▶

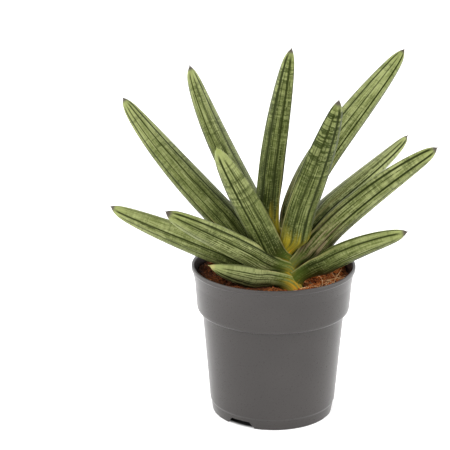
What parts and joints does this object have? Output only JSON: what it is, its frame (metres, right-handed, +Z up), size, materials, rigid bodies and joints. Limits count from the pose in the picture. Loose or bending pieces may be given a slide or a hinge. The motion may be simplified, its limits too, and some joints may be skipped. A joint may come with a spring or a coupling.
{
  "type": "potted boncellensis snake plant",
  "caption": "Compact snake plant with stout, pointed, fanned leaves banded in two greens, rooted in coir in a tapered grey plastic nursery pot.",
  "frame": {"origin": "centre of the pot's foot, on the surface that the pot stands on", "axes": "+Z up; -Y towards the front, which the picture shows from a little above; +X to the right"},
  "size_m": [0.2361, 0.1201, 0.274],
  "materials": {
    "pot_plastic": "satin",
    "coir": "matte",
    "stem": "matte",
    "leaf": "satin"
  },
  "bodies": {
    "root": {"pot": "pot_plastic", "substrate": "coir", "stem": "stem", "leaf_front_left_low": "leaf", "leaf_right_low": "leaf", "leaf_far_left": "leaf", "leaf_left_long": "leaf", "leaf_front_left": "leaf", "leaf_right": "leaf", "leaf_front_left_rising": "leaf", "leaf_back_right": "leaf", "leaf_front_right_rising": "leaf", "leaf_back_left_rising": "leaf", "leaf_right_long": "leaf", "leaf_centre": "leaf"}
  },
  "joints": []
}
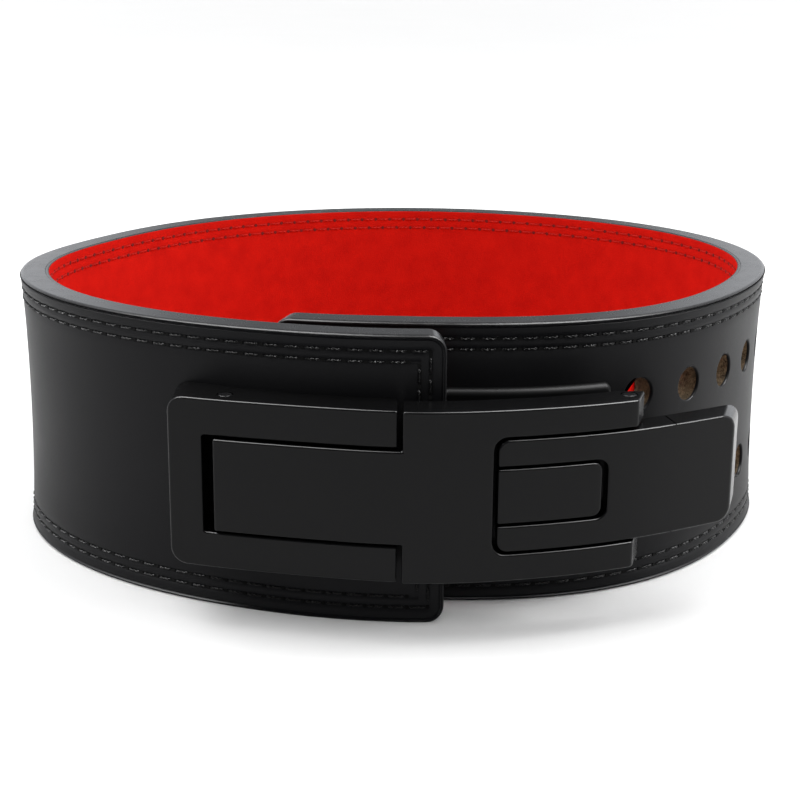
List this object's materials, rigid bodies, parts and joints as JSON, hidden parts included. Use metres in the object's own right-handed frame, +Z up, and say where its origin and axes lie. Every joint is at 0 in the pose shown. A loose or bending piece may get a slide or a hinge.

◀

WHAT NEEDS TO BE DONE :: Return the entries above exactly, each one complete.

CORRECT RESPONSE ::
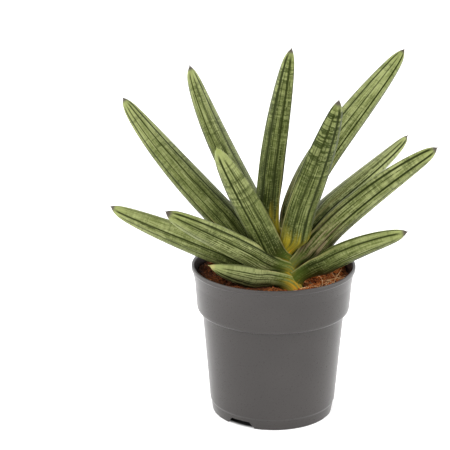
What parts and joints does this object have? Output only JSON: what it is, its frame (metres, right-handed, +Z up), size, materials, rigid bodies and joints. Limits count from the pose in the picture. Loose or bending pieces may be given a slide or a hinge. The motion may be simplified, its limits too, and some joints may be skipped. A joint may come with a spring or a coupling.
{
  "type": "potted boncellensis snake plant",
  "caption": "Compact snake plant with stout, pointed, fanned leaves banded in two greens, rooted in coir in a tapered grey plastic nursery pot.",
  "frame": {"origin": "centre of the pot's foot, on the surface that the pot stands on", "axes": "+Z up; -Y towards the front, which the picture shows from a little above; +X to the right"},
  "size_m": [0.2361, 0.1201, 0.274],
  "materials": {
    "pot_plastic": "satin",
    "coir": "matte",
    "stem": "matte",
    "leaf": "satin"
  },
  "bodies": {
    "root": {"pot": "pot_plastic", "substrate": "coir", "stem": "stem", "leaf_front_left_low": "leaf", "leaf_right_low": "leaf", "leaf_far_left": "leaf", "leaf_left_long": "leaf", "leaf_front_left": "leaf", "leaf_right": "leaf", "leaf_front_left_rising": "leaf", "leaf_back_right": "leaf", "leaf_front_right_rising": "leaf", "leaf_back_left_rising": "leaf", "leaf_right_long": "leaf", "leaf_centre": "leaf"}
  },
  "joints": []
}
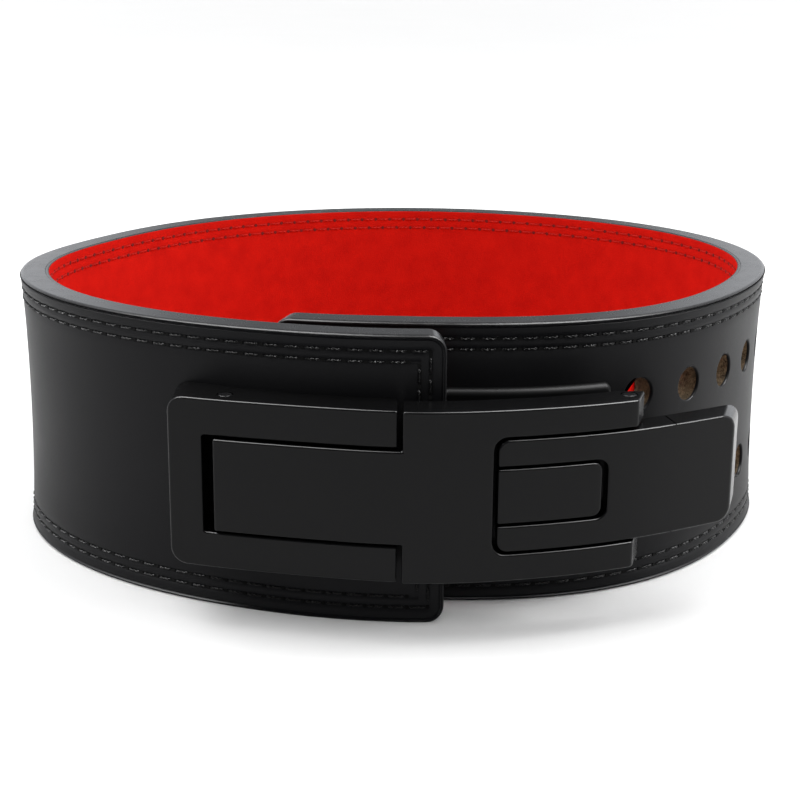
List this object's materials, rigid bodies, parts and joints as JSON, hidden parts included. Use metres in the object's own right-handed frame, +Z up, and say where its origin and axes lie. Every joint is at 0 in the pose shown. A loose or bending piece may get a slide or a hinge.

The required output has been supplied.